Branches can definitely keep you from sustaining peak theoretical performance. Do you see a difference if you manually do some loop-unrolling? For example, if you put 5 or 10 times as many ops per loop iteration:

for(int i=0; i<loops/5; i++) {
      mul1*=mul; mul2*=mul; mul3*=mul; mul4*=mul; mul5*=mul;
      sum1+=add; sum2+=add; sum3+=add; sum4+=add; sum5+=add;
      mul1*=mul; mul2*=mul; mul3*=mul; mul4*=mul; mul5*=mul;
      sum1+=add; sum2+=add; sum3+=add; sum4+=add; sum5+=add;
      mul1*=mul; mul2*=mul; mul3*=mul; mul4*=mul; mul5*=mul;
      sum1+=add; sum2+=add; sum3+=add; sum4+=add; sum5+=add;
      mul1*=mul; mul2*=mul; mul3*=mul; mul4*=mul; mul5*=mul;
      sum1+=add; sum2+=add; sum3+=add; sum4+=add; sum5+=add;
      mul1*=mul; mul2*=mul; mul3*=mul; mul4*=mul; mul5*=mul;
      sum1+=add; sum2+=add; sum3+=add; sum4+=add; sum5+=add;
    I may be mistaken, but I believe g++ with -O2 will attempt to automatically unwind the loop (I think it uses Duff's Device).
    – Weaver
    Yes, thanks indeed it improves somewhat.

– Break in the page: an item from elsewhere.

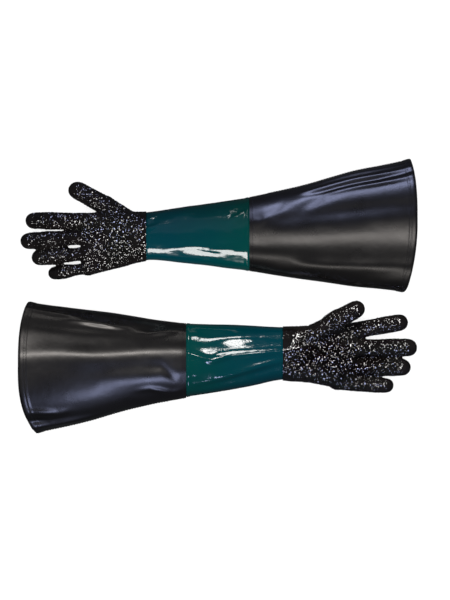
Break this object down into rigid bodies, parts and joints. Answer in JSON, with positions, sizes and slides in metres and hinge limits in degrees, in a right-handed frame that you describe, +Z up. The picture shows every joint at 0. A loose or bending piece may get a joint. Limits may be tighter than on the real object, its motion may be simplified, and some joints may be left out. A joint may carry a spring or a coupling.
{
  "type": "cryogenic gloves",
  "caption": "Pair of long gauntlet gloves with sewn flared cuffs, dipped forearm sleeves and grit-coated bending fingers.",
  "frame": {"origin": "on the table, under the middle of the pair", "axes": "+Z up; +X along the gloves, towards the fingertips of glove b and the cuff of glove a; +Y towards glove a"},
  "size_m": [0.61, 0.4184, 0.1019],
  "materials": {
    "vinyl": "black coated fabric with a soft sheen",
    "backing": "dark woven backing",
    "thread": "black stitching",
    "sleeve_pvc": "glossy dark green dipped PVC",
    "grit_pvc": "black PVC with a coarse granular grip, smooth at the fingertips",
    "liner_knit": "pale knitted cotton"
  },
  "bodies": {
    "a_cuff": {"a_cuff_panel": "vinyl", "a_cuff_backing": "backing", "a_cuff_hem": "vinyl", "a_hem_thread": "thread", "a_join_thread": "thread", "a_seam_thread": "thread"},
    "a_sleeve": {"a_sleeve_shell": "sleeve_pvc", "a_sleeve_liner": "liner_knit"},
    "a_hand": {"a_palm_coat": "grit_pvc", "a_palm_liner": "liner_knit"},
    "a_thumb_base": {"a_thumb_base_coat": "grit_pvc", "a_thumb_base_liner": "liner_knit"},
    "a_thumb_tip": {"a_thumb_tip_coat": "grit_pvc", "a_thumb_tip_liner": "liner_knit"},
    "a_index_base": {"a_index_base_coat": "grit_pvc", "a_index_base_liner": "liner_knit"},
    "a_index_tip": {"a_index_tip_coat": "grit_pvc", "a_index_tip_liner": "liner_knit"},
    "a_middle_base": {"a_middle_base_coat": "grit_pvc", "a_middle_base_liner": "liner_knit"},
    "a_middle_tip": {"a_middle_tip_coat": "grit_pvc", "a_middle_tip_liner": "liner_knit"},
    "a_ring_base": {"a_ring_base_coat": "grit_pvc", "a_ring_base_liner": "liner_knit"},
    "a_ring_tip": {"a_ring_tip_coat": "grit_pvc", "a_ring_tip_liner": "liner_knit"},
    "a_little_base": {"a_little_base_coat": "grit_pvc", "a_little_base_liner": "liner_knit"},
    "a_little_tip": {"a_little_tip_coat": "grit_pvc", "a_little_tip_liner": "liner_knit"},
    "b_cuff": {"b_cuff_panel": "vinyl", "b_cuff_backing": "backing", "b_cuff_hem": "vinyl", "b_hem_thread": "thread", "b_join_thread": "thread", "b_seam_thread": "thread"},
    "b_sleeve": {"b_sleeve_shell": "sleeve_pvc", "b_sleeve_liner": "liner_knit"},
    "b_hand": {"b_palm_coat": "grit_pvc", "b_palm_liner": "liner_knit"},
    "b_thumb_base": {"b_thumb_base_coat": "grit_pvc", "b_thumb_base_liner": "liner_knit"},
    "b_thumb_tip": {"b_thumb_tip_coat": "grit_pvc", "b_thumb_tip_liner": "liner_knit"},
    "b_index_base": {"b_index_base_coat": "grit_pvc", "b_index_base_liner": "liner_knit"},
    "b_index_tip": {"b_index_tip_coat": "grit_pvc", "b_index_tip_liner": "liner_knit"},
    "b_middle_base": {"b_middle_base_coat": "grit_pvc", "b_middle_base_liner": "liner_knit"},
    "b_middle_tip": {"b_middle_tip_coat": "grit_pvc", "b_middle_tip_liner": "liner_knit"},
    "b_ring_base": {"b_ring_base_coat": "grit_pvc", "b_ring_base_liner": "liner_knit"},
    "b_ring_tip": {"b_ring_tip_coat": "grit_pvc", "b_ring_tip_liner": "liner_knit"},
    "b_little_base": {"b_little_base_coat": "grit_pvc", "b_little_base_liner": "liner_knit"},
    "b_little_tip": {"b_little_tip_coat": "grit_pvc", "b_little_tip_liner": "liner_knit"}
  },
  "joints": [
    {"name": "a_sleeve_bend", "type": "hinge", "parent": "a_cuff", "child": "a_sleeve", "pos_m": [0.05, 0.0964, 0.0425], "axis": [0, -1, 0], "range_deg": [-15, 15], "stiffness_Nm_per_rad": 8},
    {"name": "a_wrist_bend", "type": "hinge", "parent": "a_sleeve", "child": "a_hand", "pos_m": [-0.11, 0.0943, 0.031], "axis": [0, -1, 0], "range_deg": [-25, 25], "stiffness_Nm_per_rad": 3},
    {"name": "a_thumb_knuckle", "type": "hinge", "parent": "a_hand", "child": "a_thumb_base", "pos_m": [-0.174, 0.141, 0.023], "axis": [-0.4859, -0.7674, 0.4184], "range_deg": [0, 30], "stiffness_Nm_per_rad": 0.15},
    {"name": "a_thumb_curl", "type": "hinge", "parent": "a_thumb_base", "child": "a_thumb_tip", "pos_m": [-0.19052, 0.15, 0.02032], "axis": [-0.5171, -0.7503, 0.4118], "range_deg": [0, 30], "stiffness_Nm_per_rad": 0.06},
    {"name": "a_index_knuckle", "type": "hinge", "parent": "a_hand", "child": "a_index_base", "pos_m": [-0.211, 0.1172, 0.031], "axis": [-0.007, -1, 0], "range_deg": [0, 45], "stiffness_Nm_per_rad": 0.15},
    {"name": "a_index_curl", "type": "hinge", "parent": "a_index_base", "child": "a_index_tip", "pos_m": [-0.24095, 0.11741, 0.0274], "axis": [-0.007, -1, 0], "range_deg": [0, 45], "stiffness_Nm_per_rad": 0.06},
    {"name": "a_middle_knuckle", "type": "hinge", "parent": "a_hand", "child": "a_middle_base", "pos_m": [-0.211, 0.0916, 0.031], "axis": [0.0643, -0.9979, 0], "range_deg": [0, 45], "stiffness_Nm_per_rad": 0.15},
    {"name": "a_middle_curl", "type": "hinge", "parent": "a_middle_base", "child": "a_middle_tip", "pos_m": [-0.24422, 0.08946, 0.02744], "axis": [0.0643, -0.9979, 0], "range_deg": [0, 45], "stiffness_Nm_per_rad": 0.06},
    {"name": "a_ring_knuckle", "type": "hinge", "parent": "a_hand", "child": "a_ring_base", "pos_m": [-0.211, 0.066, 0.031], "axis": [0.0808, -0.9967, 0], "range_deg": [0, 45], "stiffness_Nm_per_rad": 0.15},
    {"name": "a_ring_curl", "type": "hinge", "parent": "a_ring_base", "child": "a_ring_tip", "pos_m": [-0.23691, 0.0639, 0.02731], "axis": [0.0808, -0.9967, 0], "range_deg": [0, 45], "stiffness_Nm_per_rad": 0.06},
    {"name": "a_little_knuckle", "type": "hinge", "parent": "a_hand", "child": "a_little_base", "pos_m": [-0.211, 0.0426, 0.031], "axis": [0.136, -0.9907, 0], "range_deg": [0, 45], "stiffness_Nm_per_rad": 0.15},
    {"name": "a_little_curl", "type": "hinge", "parent": "a_little_base", "child": "a_little_tip", "pos_m": [-0.22721, 0.04037, 0.02568], "axis": [0.136, -0.9907, 0], "range_deg": [0, 45], "stiffness_Nm_per_rad": 0.06},
    {"name": "b_sleeve_bend", "type": "hinge", "parent": "b_cuff", "child": "b_sleeve", "pos_m": [-0.05, -0.0964, 0.0425], "axis": [0, -1, 0], "range_deg": [-15, 15], "stiffness_Nm_per_rad": 8},
    {"name": "b_wrist_bend", "type": "hinge", "parent": "b_sleeve", "child": "b_hand", "pos_m": [0.1, -0.0864, 0.028], "axis": [0, -1, 0], "range_deg": [-25, 25], "stiffness_Nm_per_rad": 3},
    {"name": "b_thumb_knuckle", "type": "hinge", "parent": "b_hand", "child": "b_thumb_base", "pos_m": [0.1845, -0.0343, 0.0406], "axis": [0.4569, -0.7833, -0.4216], "range_deg": [0, 30], "stiffness_Nm_per_rad": 0.15},
    {"name": "b_thumb_curl", "type": "hinge", "parent": "b_thumb_base", "child": "b_thumb_tip", "pos_m": [0.1967, -0.0277, 0.04156], "axis": [0.5004, -0.7597, -0.4152], "range_deg": [0, 30], "stiffness_Nm_per_rad": 0.06},
    {"name": "b_index_knuckle", "type": "hinge", "parent": "b_hand", "child": "b_index_base", "pos_m": [0.209, -0.0523, 0.02], "axis": [0.1788, -0.9839, 0], "range_deg": [0, 45], "stiffness_Nm_per_rad": 0.15},
    {"name": "b_index_curl", "type": "hinge", "parent": "b_index_base", "child": "b_index_tip", "pos_m": [0.2379, -0.04705, 0.01968], "axis": [0.1788, -0.9839, 0], "range_deg": [0, 45], "stiffness_Nm_per_rad": 0.06},
    {"name": "b_middle_knuckle", "type": "hinge", "parent": "b_hand", "child": "b_middle_base", "pos_m": [0.209, -0.0795, 0.02], "axis": [0.0158, -0.9999, 0], "range_deg": [0, 45], "stiffness_Nm_per_rad": 0.15},
    {"name": "b_middle_curl", "type": "hinge", "parent": "b_middle_base", "child": "b_middle_tip", "pos_m": [0.24361, -0.07895, 0.01968], "axis": [0.0158, -0.9999, 0], "range_deg": [0, 45], "stiffness_Nm_per_rad": 0.06},
    {"name": "b_ring_knuckle", "type": "hinge", "parent": "b_hand", "child": "b_ring_base", "pos_m": [0.209, -0.1075, 0.02], "axis": [-0.011, -0.9999, 0], "range_deg": [0, 45], "stiffness_Nm_per_rad": 0.15},
    {"name": "b_ring_curl", "type": "hinge", "parent": "b_ring_base", "child": "b_ring_tip", "pos_m": [0.23962, -0.10784, 0.01968], "axis": [-0.011, -0.9999, 0], "range_deg": [0, 45], "stiffness_Nm_per_rad": 0.06},
    {"name": "b_little_knuckle", "type": "hinge", "parent": "b_hand", "child": "b_little_base", "pos_m": [0.209, -0.1333, 0.02], "axis": [-0.0617, -0.9981, 0], "range_deg": [0, 45], "stiffness_Nm_per_rad": 0.15},
    {"name": "b_little_curl", "type": "hinge", "parent": "b_little_base", "child": "b_little_tip", "pos_m": [0.22937, -0.13456, 0.02026], "axis": [-0.0617, -0.9981, 0], "range_deg": [0, 45], "stiffness_Nm_per_rad": 0.06},
    {"name": "b_lift", "type": "slide", "parent": "a_cuff", "child": "b_cuff", "axis": [0, 0, 1], "range_m": [0, 0.2]}
  ],
  "couplings": [
    {"joint": "a_thumb_curl", "follows": "a_thumb_knuckle", "ratio": 1},
    {"joint": "a_index_curl", "follows": "a_index_knuckle", "ratio": 1},
    {"joint": "a_middle_curl", "follows": "a_middle_knuckle", "ratio": 1},
    {"joint": "a_ring_curl", "follows": "a_ring_knuckle", "ratio": 1},
    {"joint": "a_little_curl", "follows": "a_little_knuckle", "ratio": 1},
    {"joint": "b_thumb_curl", "follows": "b_thumb_knuckle", "ratio": 1},
    {"joint": "b_index_curl", "follows": "b_index_knuckle", "ratio": 1},
    {"joint": "b_middle_curl", "follows": "b_middle_knuckle", "ratio": 1},
    {"joint": "b_ring_curl", "follows": "b_ring_knuckle", "ratio": 1},
    {"joint": "b_little_curl", "follows": "b_little_knuckle", "ratio": 1}
  ]
}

I now get about 4.1-4.3 Gflops, or 1.55 flops per cycle. And no, in this example -O2 didn't loop unroll.
  • 5
    See assembly output above, there are no signs of loop unrolling.
Using Intels icc Version 11.1 on a 2.4GHz Intel Core 2 Duo I get

Macintosh:~ mackie$ icc -O3 -mssse3 -oaddmul addmul.cc && ./addmul 1000
addmul:  0.105 s, 9.525 Gflops, res=0.000000
Macintosh:~ mackie$ icc -v
Version 11.1 

That is very close to the ideal 9.6 Gflops.

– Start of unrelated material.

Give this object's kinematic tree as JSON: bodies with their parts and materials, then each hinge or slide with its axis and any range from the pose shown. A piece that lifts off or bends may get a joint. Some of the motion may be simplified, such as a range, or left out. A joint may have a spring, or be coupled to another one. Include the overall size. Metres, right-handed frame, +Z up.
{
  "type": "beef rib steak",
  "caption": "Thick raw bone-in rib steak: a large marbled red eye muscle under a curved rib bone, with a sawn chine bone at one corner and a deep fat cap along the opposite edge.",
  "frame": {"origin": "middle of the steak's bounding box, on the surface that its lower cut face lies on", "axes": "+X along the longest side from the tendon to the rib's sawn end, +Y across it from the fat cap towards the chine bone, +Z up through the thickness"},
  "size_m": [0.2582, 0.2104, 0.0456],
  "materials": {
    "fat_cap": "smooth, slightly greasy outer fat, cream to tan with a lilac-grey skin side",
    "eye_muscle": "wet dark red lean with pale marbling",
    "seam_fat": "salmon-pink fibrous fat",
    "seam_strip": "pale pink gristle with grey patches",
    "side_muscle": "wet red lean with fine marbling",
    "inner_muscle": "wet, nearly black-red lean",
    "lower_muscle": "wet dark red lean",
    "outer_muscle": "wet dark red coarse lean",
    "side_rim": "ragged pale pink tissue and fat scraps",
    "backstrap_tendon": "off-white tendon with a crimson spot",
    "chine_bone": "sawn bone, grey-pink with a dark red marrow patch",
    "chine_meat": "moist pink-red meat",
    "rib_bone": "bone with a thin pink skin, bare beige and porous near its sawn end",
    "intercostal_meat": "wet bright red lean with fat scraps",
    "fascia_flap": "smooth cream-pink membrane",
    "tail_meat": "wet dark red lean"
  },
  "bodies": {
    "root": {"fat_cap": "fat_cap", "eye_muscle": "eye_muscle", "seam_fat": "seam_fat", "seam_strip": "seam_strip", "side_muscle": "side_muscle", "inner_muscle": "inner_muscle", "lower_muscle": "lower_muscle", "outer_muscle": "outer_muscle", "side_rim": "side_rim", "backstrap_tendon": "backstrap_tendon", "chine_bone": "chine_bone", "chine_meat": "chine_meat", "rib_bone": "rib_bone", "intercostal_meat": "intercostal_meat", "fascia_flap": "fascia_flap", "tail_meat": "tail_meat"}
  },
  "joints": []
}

Oops, looking at the assembly code it seems that icc not only vectorized the multiplication, but also pulled the additions out of the loop. Forcing a stricter fp semantics the code is no longer vectorized:

Macintosh:~ mackie$ icc -O3 -mssse3 -oaddmul addmul.cc -fp-model precise && ./addmul 1000
addmul:  0.516 s, 1.938 Gflops, res=1.326463


As requested:

Macintosh:~ mackie$ clang -O3 -mssse3 -oaddmul addmul.cc && ./addmul 1000
addmul:  0.209 s, 4.786 Gflops, res=1.326463
Macintosh:~ mackie$ clang -v
Apple clang version 3.0 (tags/Apple/clang-211.10.1) (based on LLVM 3.0svn)
Target: x86_64-apple-darwin11.2.0
Thread model: posix

The inner loop of clang's code looks like this:

        .align  4, 0x90
LBB2_4:                                 ## =>This Inner Loop Header: Depth=1
        addsd   %xmm2, %xmm3
        addsd   %xmm2, %xmm14
        addsd   %xmm2, %xmm5
        addsd   %xmm2, %xmm1
        addsd   %xmm2, %xmm4
        mulsd   %xmm2, %xmm0
        mulsd   %xmm2, %xmm6
        mulsd   %xmm2, %xmm7
        mulsd   %xmm2, %xmm11
        mulsd   %xmm2, %xmm13
        incl    %eax
        cmpl    %r14d, %eax
        jl      LBB2_4


Finally, two suggestions: First, if you like this type of benchmarking, consider using the rdtsc instruction istead of gettimeofday(2). It is much more accurate and delivers the time in cycles, which is usually what you are interested in anyway. For gcc and friends you can define it like this:

#include <stdint.h>

static __inline__ uint64_t rdtsc(void)
        uint64_t rval;
        __asm__ volatile ("rdtsc" : "=A" (rval));
        return rval;

Second, you should run your benchmark program several times and use the best performance only. In modern operating systems many things happen in parallel, the cpu may be in a low frequency power saving mode, etc. Running the program repeatedly gives you a result that is closer to the ideal case.

    and what does the disassembly look like ?
    Interesting, that's less than 1 flop/cycle. Does the compiler mix the addsd's and mulsd's or are they in groups as in my assembly output? I also get just about 1 flop/cycle when the compiler mixes them (which I get without -march=native). How does the performance change if you add a line add=mul; at the beginning of the function addmul(...)?
  • 1
    @user1059432: The addsd and subsd instructions are indeed mixed in the precise version. I tried clang 3.0 too, it doesn't mix instructions and it comes very close to 2 flops/cycle on the core 2 duo. When i run the same code on my laptops core i5, mixing the code makes no difference. I get about 3 flops/cycle in either case.
  • 1
    @user1059432: In the end it is all about tricking the compiler into generating "meaningful" code for a synthetic benchmark. This is harder than it seems at first look. (i.e. icc outsmarts your benchmark) If all you want is to run some code at 4 flops/cycle the easiest thing is to write a small assembly loop. Much less headake. :-)
  • 1
    Ok, so you get close to 2 flops/cycle with an assembly code similar to what I've quoted above? How close to 2? I only get 1.4 so that's significant. I don't think you get 3 flops/cycle on your laptop unless the compiler does optimisations as you've seen with icc before, can you double check the assembly?